Synthetic Graphics Performance

Moving on, let’s take a look at the synthetic graphics performance of the Titan V. As this is the first graphics-enabled product using the GV100 GPU, this can potentially give us some insight into the yet-untapped graphics capabilities of the Volta architecture. However the usual disclaimer about earlier drivers and early hardware is very much in effect here: we don’t know for sure how consumer Volta parts will be configured, and in the meantime it’s not clear just how well the Volta drivers have been optimized for graphics.

Synthetic: TessMark, Image Set 4, 64x Tessellation

Right now the graphics aspects of the Volta architecture are something of a black box, and tessellation performance with TessMark reflects this. On Pascal, NVIDIA has one Polymorph engine per TPC; if this is the same on GV100, then Titan V has around 40% more geometry hardware than Titan Xp. On the other hand, the actual throughput rate of Polymorph engines has varied over the years as NVIDIA has dialed it up or down in line with their performance goals and the number of such hardware units available. So for all we know, Titan V’s Polymorph engines don’t pack the same punch as Titan Xp’s.

At any rate, Titan V once again comes away with a win. But the 16% lead is not a day-and-night difference, unlike what we’ve seen with compute.

Beyond3D Suite

Meanwhile for looking at texel and pixel fillrate, we have the Beyond3D Test Suite.

Synthetic: Beyond3D Suite - Pixel Fillrate

Starting with the pixel throughput benchmark, I’m actually a bit surprised the difference is as great as it is. As discussed earlier, on paper the Titan V has lower ROP throughput than the Titan Xp, owing to lower clockspeeds. And yet in this case it’s still in the lead by 18%. It’s not a massive difference, but it means the picture is more complex than naïve interpretation of GV100 being a bigger Pascal. This may be an under-the-hood efficiency improvement (such as compression), or it could just be due to Titan V’s raw bandwidth advantage. This will be worth keeping an eye on once NVIDIA starts talking about consumer Volta cards.

Synthetic: Beyond3D Suite - Integer Texture Fillrate (INT8)

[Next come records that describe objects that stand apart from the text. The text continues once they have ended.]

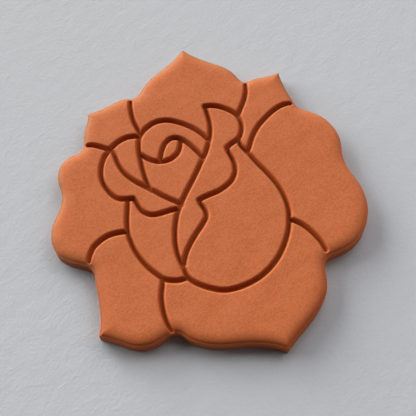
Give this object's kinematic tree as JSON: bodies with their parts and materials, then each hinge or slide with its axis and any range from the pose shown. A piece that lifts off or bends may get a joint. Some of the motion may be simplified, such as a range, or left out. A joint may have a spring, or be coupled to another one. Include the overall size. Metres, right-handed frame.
{
  "type": "stamped clay rose cutout",
  "caption": "Flat rose-shaped slab of terracotta clay with pressed petal lines, a cushioned border and a narrow creased rim along its cut edge.",
  "frame": {"origin": "centre of the outline's box, on the flat back", "axes": "+Z out of the pressed face, +Y towards the top petal tip, +X to the right as the rose is seen from the front"},
  "size_m": [0.0598, 0.064, 0.0035],
  "materials": {
    "terracotta_clay": "matte, fine grained"
  },
  "bodies": {
    "root": {"clay_rose": "terracotta_clay"}
  },
  "joints": []
}
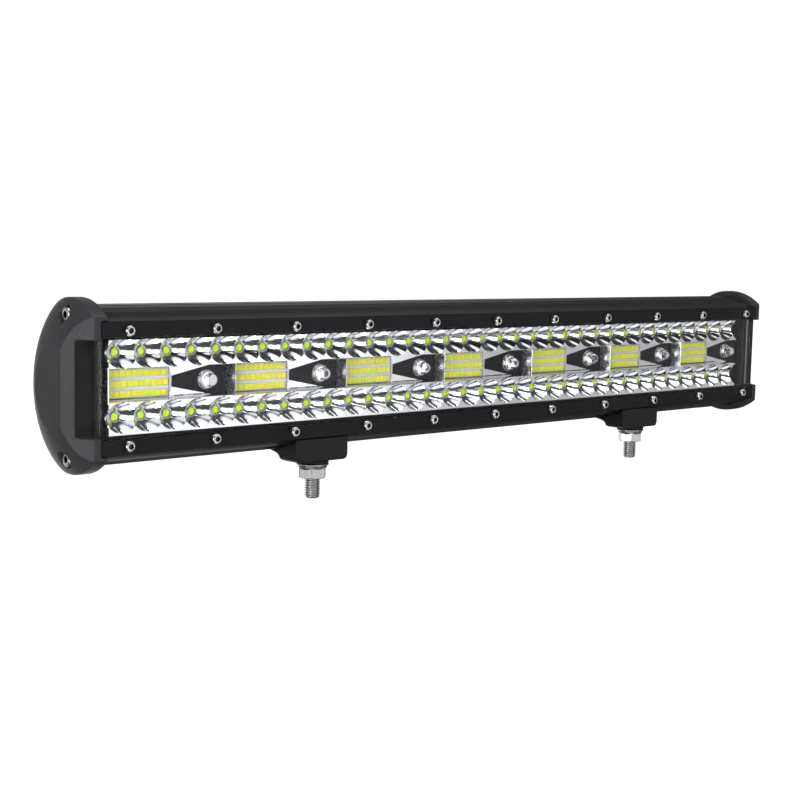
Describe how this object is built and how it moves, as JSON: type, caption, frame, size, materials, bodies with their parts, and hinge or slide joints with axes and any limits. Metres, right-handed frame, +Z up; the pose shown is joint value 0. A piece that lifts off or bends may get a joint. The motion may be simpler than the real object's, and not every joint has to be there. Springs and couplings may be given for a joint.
{
  "type": "led light bar",
  "caption": "Straight LED light bar: finned black aluminium housing with domed end caps, clear lens over chrome reflectors, and sliding feet with studs underneath.",
  "frame": {"origin": "on the mounting plane (the flat bases of both feet), midway along the bar, on the line through both stud axes", "axes": "+X along the bar towards the right end seen from the front, light leaves towards -Y, +Z up away from the studs"},
  "size_m": [0.5212, 0.0547, 0.1023],
  "materials": {
    "housing_anodised": "black anodised, fine satin",
    "cap_coated": "die cast, dark grey powder coat, fine satin",
    "strip_anodised": "black anodised, brushed along the bar",
    "foot_coated": "black powder coat, satin",
    "seal_rubber": "black silicone, matt",
    "lens_clear": "clear polycarbonate, polished",
    "projector_clear": "clear acrylic, polished",
    "reflector_chrome": "vacuum plated, mirror bright",
    "led_board": "aluminium core board with yellow phosphor emitters",
    "screw_steel": "stainless, bright",
    "bolt_zinc": "zinc plated, bright",
    "black_nylon": "moulded nylon, matt"
  },
  "bodies": {
    "bar": {"housing": "housing_anodised", "left_end_cap": "cap_coated", "right_end_cap": "cap_coated", "left_end_gasket": "seal_rubber", "right_end_gasket": "seal_rubber", "lens_cover": "lens_clear", "lens_seal": "seal_rubber", "top_strip": "strip_anodised", "bottom_strip": "strip_anodised", "led_board": "led_board", "reflector_1": "reflector_chrome", "projector_lens_1": "projector_clear", "reflector_2": "reflector_chrome", "projector_lens_2": "projector_clear", "reflector_3": "reflector_chrome", "projector_lens_3": "projector_clear", "reflector_4": "reflector_chrome", "projector_lens_4": "projector_clear", "reflector_5": "reflector_chrome", "projector_lens_5": "projector_clear", "reflector_6": "reflector_chrome", "projector_lens_6": "projector_clear", "reflector_7": "reflector_chrome", "projector_lens_7": "projector_clear", "top_strip_screw_01": "screw_steel", "bottom_strip_screw_01": "screw_steel", "top_strip_screw_02": "screw_steel", "bottom_strip_screw_02": "screw_steel", "top_strip_screw_03": "screw_steel", "bottom_strip_screw_03": "screw_steel", "top_strip_screw_04": "screw_steel", "bottom_strip_screw_04": "screw_steel", "top_strip_screw_05": "screw_steel", "bottom_strip_screw_05": "screw_steel", "top_strip_screw_06": "screw_steel", "bottom_strip_screw_06": "screw_steel", "top_strip_screw_07": "screw_steel", "bottom_strip_screw_07": "screw_steel", "top_strip_screw_08": "screw_steel", "bottom_strip_screw_08": "screw_steel", "top_strip_screw_09": "screw_steel", "bottom_strip_screw_09": "screw_steel", "top_strip_screw_10": "screw_steel", "bottom_strip_screw_10": "screw_steel", "top_strip_screw_11": "screw_steel", "bottom_strip_screw_11": "screw_steel", "left_cap_screw_upper": "screw_steel", "left_cap_screw_lower": "screw_steel", "right_cap_screw_upper": "screw_steel", "right_cap_screw_lower": "screw_steel", "cable_gland": "black_nylon", "breather": "black_nylon"},
    "left_foot": {"left_foot": "foot_coated", "left_bolt": "bolt_zinc"},
    "left_washer": {"left_washer": "black_nylon"},
    "left_nut": {"left_flange_nut": "bolt_zinc"},
    "right_foot": {"right_foot": "foot_coated", "right_bolt": "bolt_zinc"},
    "right_washer": {"right_washer": "black_nylon"},
    "right_nut": {"right_flange_nut": "bolt_zinc"}
  },
  "joints": [
    {"name": "left_foot_slide", "type": "slide", "parent": "bar", "child": "left_foot", "axis": [1, 0, 0], "range_m": [-0.105, 0.103]},
    {"name": "left_nut_travel", "type": "slide", "parent": "left_foot", "child": "left_washer", "axis": [0, 0, -1], "range_m": [0, 0.01]},
    {"name": "left_nut_turn", "type": "hinge", "parent": "left_washer", "child": "left_nut", "pos_m": [-0.121, 0, -0.002], "axis": [0, 0, -1], "range_deg": [0, 2880]},
    {"name": "right_foot_slide", "type": "slide", "parent": "bar", "child": "right_foot", "axis": [1, 0, 0], "range_m": [-0.113, 0.095]},
    {"name": "right_nut_travel", "type": "slide", "parent": "right_foot", "child": "right_washer", "axis": [0, 0, -1], "range_m": [0, 0.01]},
    {"name": "right_nut_turn", "type": "hinge", "parent": "right_washer", "child": "right_nut", "pos_m": [0.131, 0, -0.002], "axis": [0, 0, -1], "range_deg": [0, 2880]}
  ],
  "couplings": [
    {"joint": "left_nut_turn", "follows": "left_nut_travel", "rad_per_m": 5026.5},
    {"joint": "right_nut_turn", "follows": "right_nut_travel", "rad_per_m": 5026.5}
  ]
}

Synthetic: Beyond3D Suite - Floating Point Texture Fillrate (FP32)

As for texel throughput, it’s interesting that INT8 and FP32 texture throughput gains are so divergent. Titan V is showing much greater INT8 texture throughput gains than it is FP32; and Titan Xp was no slouch in that department to begin with. I’m curious whether this is a product of separating the integer ALUs from the FP ALUs on Volta, or whether NVIDIA has made some significant changes to their texture mapping units.

3DMark Fire Strike Ultra

I’ve also gone ahead and run Futuremark’s 3DMark Fire Strike Ultra benchmark on the Titans. This benchmark is a bit older, but it’s a better understood (and better optimized) DX11 benchmark.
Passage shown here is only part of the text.